:: EXERCISE INPUTS ::

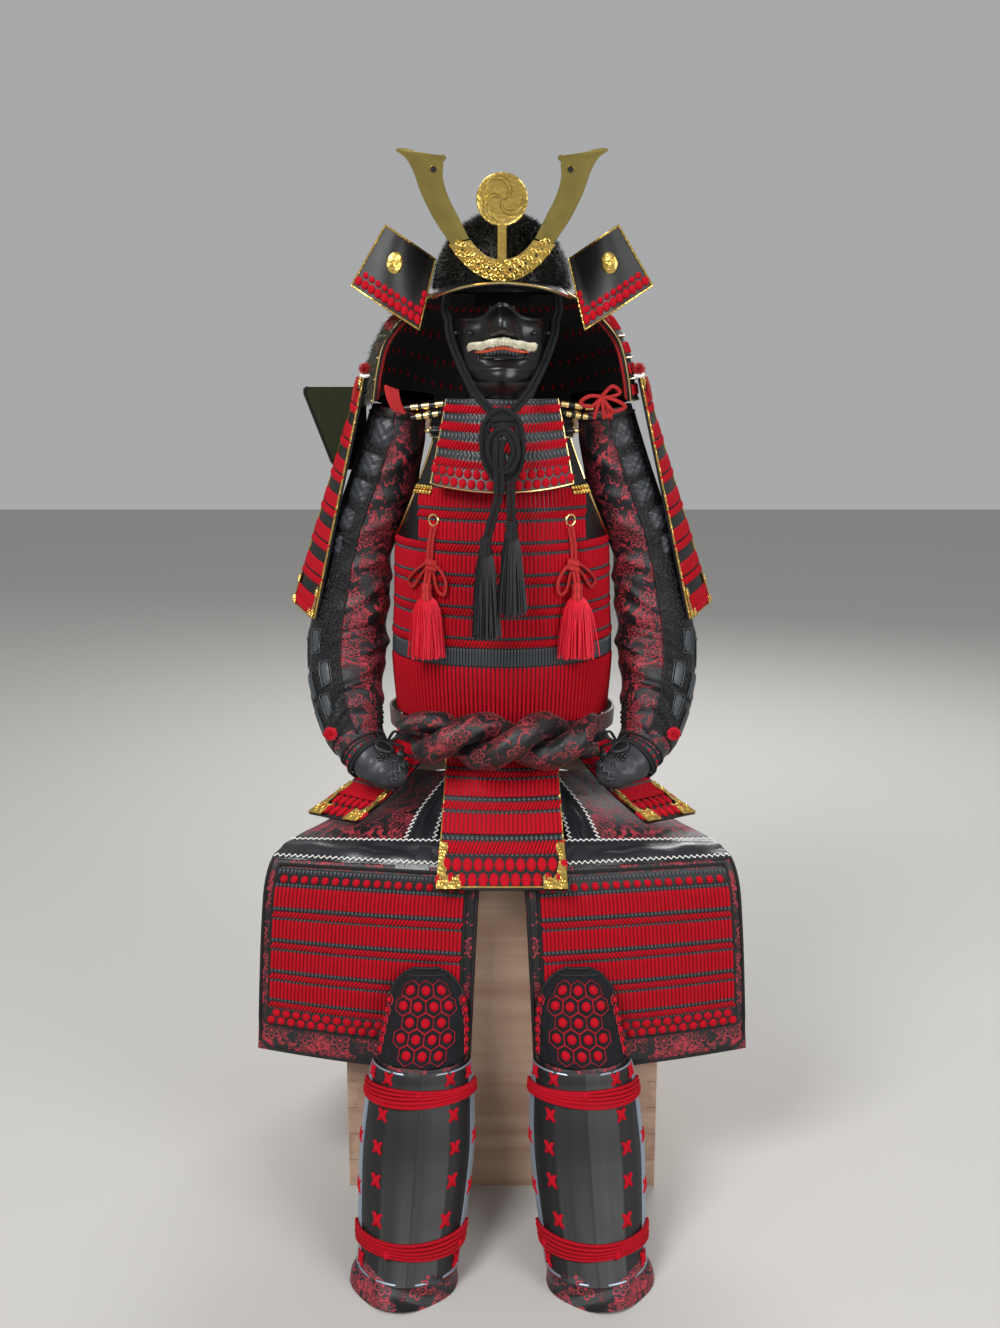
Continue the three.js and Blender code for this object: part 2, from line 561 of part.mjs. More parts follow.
// A dome whose top ring is closed by a small flat cap, outside and inside
function cappedDome(grow, thick, vs) {
  const outer = domePoint(grow);
  const inner = domePoint(grow - thick);
  const around = steps(16).slice(0, -1);
  const count = around.length;
  const positions = [];
  for (const surface of [outer, inner]) {
    for (const v of vs) for (const u of around) positions.push(...surface(u, v));
  }
  const rings = vs.length;
  const inside = rings * count;
  const at = (i, j) => j * count + (i % count);
  const index = [];
  const quad = (a, b, c, d) => index.push(a, b, c, a, c, d);
  for (let j = 0; j < rings - 1; j += 1) {
    for (let i = 0; i < count; i += 1) {
      quad(at(i, j), at(i + 1, j), at(i + 1, j + 1), at(i, j + 1));
      quad(inside + at(i, j + 1), inside + at(i + 1, j + 1), inside + at(i + 1, j), inside + at(i, j));
    }
  }
  for (let i = 0; i < count; i += 1) quad(inside + at(i, 0), inside + at(i + 1, 0), at(i + 1, 0), at(i, 0));
  for (let i = 1; i < count - 1; i += 1) {
    index.push(at(0, rings - 1), at(i, rings - 1), at(i + 1, rings - 1));
    index.push(inside + at(0, rings - 1), inside + at(i + 1, rings - 1), inside + at(i, rings - 1));
  }
  const geometry = new THREE.BufferGeometry();
  geometry.setAttribute('position', new THREE.Float32BufferAttribute(positions, 3));
  geometry.setIndex(index);
  return geometry;
}

// Neck guard: five overlapping lames that flare round the back from cheek to cheek
const guardRows = [
  { v: 0, side: 198, rear: 194, z: 1163, reach: 112 },
  { v: 0.3, side: 191, rear: 187, z: 1208, reach: 112 },
  { v: 0.6, side: 176, rear: 172, z: 1252, reach: 112 },
  { v: 0.8, side: 148, rear: 150, z: 1290, reach: 120 },
  { v: 1, side: 96.5, rear: 116.5, z: 1316, reach: 114 },
];
// The lames hang lower at the back, from where the cosine of the turn passes this value
const NECK_DIP = { depth: 45, from: 0.45 };
function neckGuardPoint(u, v) {
  const row = between(guardRows, 'v', v);
  const angle = radians(lerp(row.reach, -row.reach, u));
  const behind = Math.max(0, (Math.cos(angle) - NECK_DIP.from) / (1 - NECK_DIP.from));
  const dip = NECK_DIP.depth * (1 - v) * behind * behind * (3 - 2 * behind);
  return [row.side * Math.sin(angle), BOWL.y + row.rear * Math.cos(angle), row.z - dip];
}
{
  const lames = 5;
  const vs = [];
  for (let i = 0; i < lames; i += 1) vs.push(i / lames, (i + 0.86) / lames);
  vs.push(1);
  const rise = (u, v) => {
    const within = (v * lames) % 1;
    return v > 0.999 ? 0 : 4 * (1 - within / 0.86 * 0.75) * (within < 0.87 ? 1 : 0);
  };
  add('neck_guard', wall(neckGuardPoint, steps(16), vs, PLATE, { rise, innerEvery: 2 }), BLACK_LACQUER());
}

// Visor: a shallow peak from temple to temple
{
  const point = (u, v) => {
    const angle = radians(lerp(-54, 54, u));
    const rise = Math.cos(angle);
    const inner = [(BOWL.side + BOWL.fur - SEAM) * Math.sin(angle),
      BOWL.y - (BOWL.front + BOWL.fur - SEAM) * Math.cos(angle), 1318 + 11 * rise];
    const outer = [121 * Math.sin(angle), BOWL.y - lerp(136, 185, rise * rise) * Math.cos(angle),
      1297 + 28 * rise * rise];
    return [0, 1, 2].map((k) => lerp(outer[k], inner[k], v));
  };
  add('visor', wall(point, steps(12), steps(2), 2.5), BLACK_LACQUER());
}

// Turnbacks: the helmet's side plates, curved out beside the bowl
{
  const corners = { topOut: [-163, -62, 1407], lowOut: [-213, -66, 1324], lowIn: [-116, -84, 1262],
    topIn: [-95, -16, 1362] };
  const point = (u, v) => [0, 1, 2].map((k) => {
    const out = lerp(corners.lowOut[k], corners.topOut[k], v);
    const into = lerp(corners.lowIn[k], corners.topIn[k], v);
    const hollow = k === 1 ? -22 * Math.sin(Math.PI * Math.min(1, u * 1.15)) * (0.4 + 0.6 * v) : 0;
    return lerp(out, into, u) + hollow;
  });
  addPair('turnback', wall(point, steps(7), steps(4), 2.5), BLACK_LACQUER);
}

// Crest: a curved base, two hooked horns and a disc on a stem
{
  const crest = { y: -113, lean: 0.12, foot: 1330, thick: 2 };
  const plate = (outline, holes, y = crest.y) => flatPlate(outline, holes, y, crest.thick, crest.lean, crest.foot);
  const under = steps(12).map((t) => {
    const x = lerp(-72, 72, t);
    return [x, 1329.4 + 48.1 * Math.pow(Math.abs(x) / 72, 2.2)];
  });
  const over = steps(12).map((t) => {
    const x = lerp(44, -44, t);
    return [x, 1357 + 26 * Math.pow(Math.abs(x) / 44, 2.4)];
  });
  add('crest_base', plate([...under, ...over], []), BRASS());
  const horn = [[-69, 1378.5], [-46, 1385], [-60, 1412], [-75, 1442], [-81, 1466], [-80, 1479], [-72, 1489],
    [-79, 1492], [-90, 1484], [-100, 1486], [-112, 1494], [-126, 1499], [-141, 1499], [-129, 1490],
    [-119, 1474], [-109, 1446], [-92, 1412]];
  const eye = steps(6).slice(1).map((t) => {
    const angle = 2 * Math.PI * t;
    return [-92 + 4 * Math.cos(angle), 1474 + 4 * Math.sin(angle)];
  });
  addPair('crest_horn', plate(horn, [eye]), BRASS);
  const disc = steps(24).slice(1).map((t) => {
    const angle = 2 * Math.PI * t - Math.PI / 2;
    return [35 * Math.cos(angle), 1436 + 35 * Math.sin(angle)];
  });
  add('crest_disc', joined([plate(disc, []), plate([[-5, 1357.6], [5, 1357.6], [5, 1404], [-5, 1404]], [])]),
    BRASS());
}

// Face mask with nose, cheeks, a sunken mouth and a strong chin
const maskRows = [
  { v: 0, z: 1168, w: 44, y: -122, d: 60 },
  { v: 0.2, z: 1196, w: 57, y: -137, d: 80 },
  { v: 0.45, z: 1230, w: 66, y: -137, d: 86 },
  { v: 0.75, z: 1262, w: 71, y: -133, d: 86 },
  { v: 1, z: 1279, w: 70, y: -128, d: 82 },
];
const MASK_REACH = 82;
function maskPoint(u, v) {
  const degrees = lerp(-MASK_REACH, MASK_REACH, u);
  const row = between(maskRows, 'v', v);
  const nose = bump(degrees / 13) * ease((v - 0.58) / 0.12) * (24 - 12 * ease((v - 0.74) / 0.26));
  const cheek = 7 * bump((Math.abs(degrees) - 38) / 16) * bump((v - 0.78) / 0.2);
  const mouth = -6 * bump(degrees / 30) * bump((v - 0.43) / 0.1);
  const chin = 7 * bump(degrees / 26) * bump((v - 0.2) / 0.12);
  const angle = radians(degrees);
  const out = nose + cheek + mouth + chin;
  const bridge = 22 * bump(degrees / 17) * v * v;
  return [(row.w + out) * Math.sin(angle), row.y + row.d * (1 - Math.cos(angle)) - out * Math.cos(angle),
    row.z + bridge];
}
const maskUs = [0, 0.1, 0.2, 0.29, 0.36, 0.42, 0.46, 0.5, 0.54, 0.58, 0.64, 0.71, 0.8, 0.9, 1];
{
  const maskVs = [0, 0.1, 0.2, 0.32, 0.43, 0.52, 0.6, 0.66, 0.74, 0.86, 1];
  add('mask', wall(maskPoint, maskUs, maskVs, PLATE, { innerEvery: 2 }), BLACK_LACQUER());
  const thick = 4.5;
  const lip = lift(maskPoint, 2 * SEAM + thick);
  add('moustache', wall(lip, maskUs.slice(2, -2), [0.52, 0.6], thick), finish(0xe9e2c4, 0.9, 0));
}

// Throat guard under the mask
{
  const rows = laced([['bead', 6], ['lace', 13], ['bead', 9], ['lace', 14], ['bead', 9], ['lace', 14], ['bead', 9],
    ['lace', 12], ['knots', 11], ['knots', 11], ['plain', 4]]);
  const point = (u, v) => {
    const x = lerp(-1, 1, u);
    return [x * lerp(101, 79, v), lerp(-163, -126, v) + 30 * x * x, lerp(1042, 1169, v) + 10 * x * x * (1 - v)];
  };
  add('throat_guard', wall(point, steps(6), rows.vs, PLATE, { rise: (u, v) => rows.rise(v), innerEvery: 4 }), RED_LACE());
}

// Chin cord: a run down each cheek, a big loop knot, two hanging ends with tassels
const KNOT = { y: -186, top: 1162 };
{
  const cheek = (u, v) => lift(maskPoint, CORD.chin + 2 * SEAM)(u, v);
  const run = [[-77, -51, 1313.8], [-79, -54, 1304], [-80, -60, 1290], cheek(0.02, 0.95), cheek(0.06, 0.75),
    cheek(0.11, 0.55), cheek(0.16, 0.36), cheek(0.22, 0.2), [-36, -150, 1178], [-24, -168, 1165],
    [-13.8, -180.6, 1154.8]];
  addPair('chin_cord', tube(run, CORD.chin, 8, 15), BLACK_CORD);
  const y = KNOT.y;
  const loop = [[-20, y, 1140], [0, y - 4, 1156], [20, y, 1140], [25, y, 1110], [20, y, 1078], [2, y - 2, 1062],
    [-16, y, 1078], [-24, y, 1110]];
  const wrap = [[-14, y - 9.6, 1118], [2, y - 10.4, 1131], [16, y - 9.2, 1116], [17, y - 9, 1094], [6, y - 10, 1079],
    [-10, y - 9.5, 1090]];
  const neck = [[-13, y - 3, 1141], [0, y - 10, 1143], [13, y - 3, 1142]];
  const tail = [[-3, y - 17, 1120], [-5, y - 16, 1098], [-4, y - 8, 1070], [-4, y - 2, 1044]];
  add('chin_knot', joined([tube(loop, 7.5, 6, 16, true), tube(wrap, 7.5, 6, 10, true), tube(neck, 8.6, 6, 3),
    tube(tail, 7.9, 6, 5)]), BLACK_CORD());
  const ends = [
    { name: 'a', from: [-4, y - 2, 1041.7], to: [-19.5, y, 986], tassel: [-23, y, 985.6], length: 146 },
    { name: 'b', from: [11.6, y, 1058], to: [13, y, 1008], tassel: [13, y - 2, 1007.6], length: 134 },
  ];
  for (const end of ends) {
    const mid = end.from.map((value, k) => (value + end.to[k]) / 2);
    add(`pendant_cord_${end.name}`, tube([end.from, mid, end.to], CORD.pendant, 8, 4), BLACK_CORD());
    add(`black_tassel_${end.name}`, tassel(end.tassel, end.length, 8.5, { across: 17, out: 11 }, 11), BLACK_CORD());
  }
}
// A tassel: a round head over a skirt of strands whose roots are fused into it
function tassel([x, y, z], length, neckRadius, skirt, strands) {
  const head = new THREE.LatheGeometry([[0, -27.5], [neckRadius, -27], [neckRadius * 1.05, -20],
    [neckRadius * 0.8, -14], [neckRadius, -7], [neckRadius * 0.7, -0.5], [0, 0]]
    .map(([r, h]) => new THREE.Vector2(r, h)), 6);
  head.rotateX(Math.PI / 2).translate(x, y, z);
  const parts = [head];
  for (let i = 0; i < strands; i += 1) {
    const ring = i % 3;
    const angle = 2 * Math.PI * i * 0.382;
    const spread = 0.42 + 0.29 * ring;
    const rootR = neckRadius * (0.3 + 0.25 * ring);
    const drop = length * (0.93 + 0.07 * Math.sin(i * 2.1));
    const end = [Math.cos(angle) * spread * skirt.across, Math.sin(angle) * spread * skirt.out];
    parts.push(tube([
      [x + Math.cos(angle) * rootR, y + 0.8 * Math.sin(angle) * rootR, z - 24],
      [x + end[0] * 0.86, y + end[1] * 0.86, z - length * 0.45],
      [x + end[0], y + end[1], z - drop],
    ], skirt.across * 0.15, 3, 2));
  }
  return joined(parts);
}

// Chest ornaments: a ring on each side of the cuirass, a bow of cord and a red tassel
{
  const middle = -98;
  const faceY = (x, z) => torsoPoint(Math.asin(x / between(torsoRows, 'z', z).w), z)[1] - RISE.twist;
  const off = (x, z, away) => [x, faceY(x, z) - away, z];
  const ring = new THREE.TorusGeometry(8, 1.8, 5, 12);
  ring.rotateX(Math.PI / 2).rotateZ(-0.62).translate(middle, faceY(middle, 998) - 2.6, 998);
  addPair('chest_ring', mergeVertices(stripped(ring), 1e-3), BRASS);
  const r = CORD.chest;
  const stem = [off(middle, 988.4, 5.5), off(middle - 4, 965, 6.5), off(middle - 6, 935, 7), off(middle - 9, 912.6, 20)];
  const outerLoop = [off(middle - 6, 938, 6), off(middle - 24, 926, 6), off(middle - 38, 906, 6),
    off(middle - 31, 899, 6), off(middle - 20, 916, 6)];
  const innerLoop = [off(middle - 4, 938, 6), off(middle + 8, 930, 6), off(middle + 18, 912, 6),
    off(middle + 15, 893, 6), off(middle + 6, 898, 6), off(middle, 920, 6)];
  addPair('chest_cord', joined([tube(stem, r * 1.3, 5, 4), tube(outerLoop, r, 5, 9, true),
    tube(innerLoop, r, 5, 9, true)]), RED_LACE);
  addPair('red_tassel', tassel(off(middle - 10, 911.2, 22), 112, 8, { across: 24, out: 11.5 }, 11), RED_LACE);
}
function stripped(geometry) {
  geometry.deleteAttribute('normal');
  geometry.deleteAttribute('uv');
  return geometry;
}

export default armour;
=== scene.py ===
"""The looks of a suit of samurai armour seated on its wooden chest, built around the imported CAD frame.

Sizes are millimetres, as in the CAD source, until a mesh is made.
+X is the viewer's right, -Y the front, +Z up.
Pieces named _r are on the wearer's right, at -X, and _l mirrors them.
"""
import math

import bmesh
import bpy
import numpy as np
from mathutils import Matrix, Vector


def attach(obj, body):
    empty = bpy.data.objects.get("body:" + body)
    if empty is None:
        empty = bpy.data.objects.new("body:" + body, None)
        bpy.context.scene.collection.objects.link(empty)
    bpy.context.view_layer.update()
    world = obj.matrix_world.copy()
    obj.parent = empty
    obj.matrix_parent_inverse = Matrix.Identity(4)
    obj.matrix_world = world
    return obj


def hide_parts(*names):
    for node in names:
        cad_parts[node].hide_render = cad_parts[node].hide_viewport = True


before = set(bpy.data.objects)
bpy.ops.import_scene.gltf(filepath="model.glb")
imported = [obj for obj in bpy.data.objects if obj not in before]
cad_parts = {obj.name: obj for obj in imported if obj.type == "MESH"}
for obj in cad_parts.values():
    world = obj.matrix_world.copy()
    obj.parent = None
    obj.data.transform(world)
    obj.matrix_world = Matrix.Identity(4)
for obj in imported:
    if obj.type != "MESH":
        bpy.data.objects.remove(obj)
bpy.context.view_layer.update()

MM = 0.001
SEAM = 0.3
CLOTH = 2.4
PLATE = 3.0
SIDES = (("r", 1), ("l", -1))
rng = np.random.default_rng(7)


# Camera, light and floor
PHOTO = {"height": 1328, "focal_px": 1500, "sensor_mm": 36}
EYE = Vector((0, -2.245, 1.28))
EYE_TILT = math.radians(13)


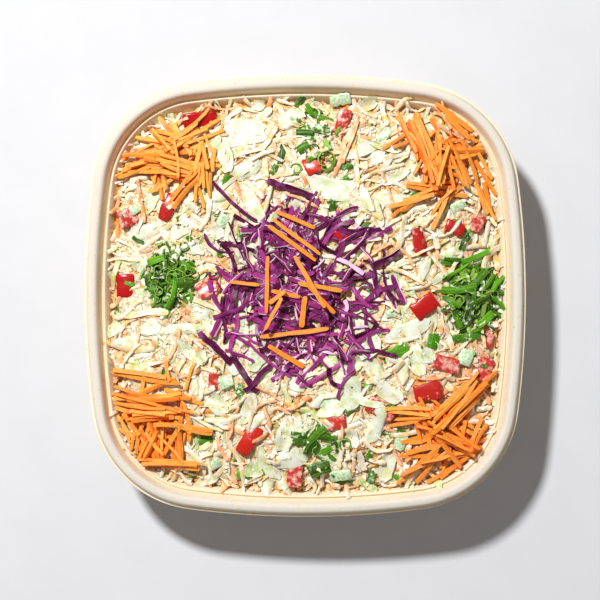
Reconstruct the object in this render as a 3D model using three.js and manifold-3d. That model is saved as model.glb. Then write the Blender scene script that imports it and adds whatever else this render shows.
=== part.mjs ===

:::

WRITTEN PROBLEM:
Begin with the line containing "const r = CORD.chest;" and end with the line containing "bpy.context.scene.collection.objects.link(empty)"; repeat every line from start to finish exactly, and nothing outside them.

ANSWER BELOW:
  const r = CORD.chest;
  const stem = [off(middle, 988.4, 5.5), off(middle - 4, 965, 6.5), off(middle - 6, 935, 7), off(middle - 9, 912.6, 20)];
  const outerLoop = [off(middle - 6, 938, 6), off(middle - 24, 926, 6), off(middle - 38, 906, 6),
    off(middle - 31, 899, 6), off(middle - 20, 916, 6)];
  const innerLoop = [off(middle - 4, 938, 6), off(middle + 8, 930, 6), off(middle + 18, 912, 6),
    off(middle + 15, 893, 6), off(middle + 6, 898, 6), off(middle, 920, 6)];
  addPair('chest_cord', joined([tube(stem, r * 1.3, 5, 4), tube(outerLoop, r, 5, 9, true),
    tube(innerLoop, r, 5, 9, true)]), RED_LACE);
  addPair('red_tassel', tassel(off(middle - 10, 911.2, 22), 112, 8, { across: 24, out: 11.5 }, 11), RED_LACE);
}
function stripped(geometry) {
  geometry.deleteAttribute('normal');
  geometry.deleteAttribute('uv');
  return geometry;
}

export default armour;
=== scene.py ===
"""The looks of a suit of samurai armour seated on its wooden chest, built around the imported CAD frame.

Sizes are millimetres, as in the CAD source, until a mesh is made.
+X is the viewer's right, -Y the front, +Z up.
Pieces named _r are on the wearer's right, at -X, and _l mirrors them.
"""
import math

import bmesh
import bpy
import numpy as np
from mathutils import Matrix, Vector


def attach(obj, body):
    empty = bpy.data.objects.get("body:" + body)
    if empty is None:
        empty = bpy.data.objects.new("body:" + body, None)
        bpy.context.scene.collection.objects.link(empty)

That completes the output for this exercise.